Investigations on interstage boosting pressure and pressurization prediction of a multistage centrifugal pump under gas-liquid condition

Abstract

Accurate prediction of gas-liquid pressurization performance of multistage centrifugal pumps is of vital importance to evaluate oil/gas production. In this paper, interstage boosting pressure and pressurization prediction of a 25-stage centrifugal pump under air-water condition were studied experimentally. A method was developed to measure gas volume fraction under high-pressure condition by using double-ring probes. Moreover, a new method was proposed to predict boosting pressure of multistage pump by training artificial neural network of boosting pressure in 3-stage booster units, updating interstage gas volume fraction and pressure.
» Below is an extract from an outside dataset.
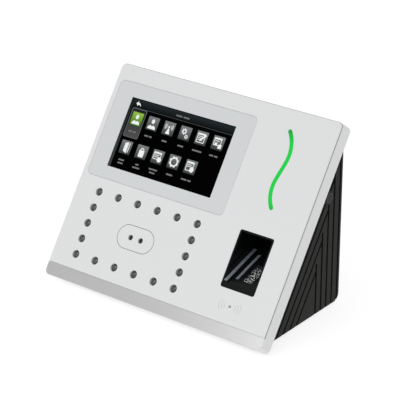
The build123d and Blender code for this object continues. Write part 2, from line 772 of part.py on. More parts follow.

The assumption of isothermal compression was proposed to calculate the interstage gas volume fraction, which was verified by measuring gas volume fraction at pump outlet using double-ring probes with errors lower than ±15%. The increasing stage number led to the decrease of interstage gas volume fraction and better pressurization performance in downstream stages. Besides, the head degradation in downstream stages was obviously delayed with the increase of rotational speed due to the decreasing interstage gas volume fraction. For inlet pressure 0.5–2 MPa, rotational speed 2500–3500 rpm, liquid flow rate 14–26 m³·h−1 and inlet gas volume fraction 0–44.0%, the relative errors of the predicted boosting pressure of pumps were less than 20%.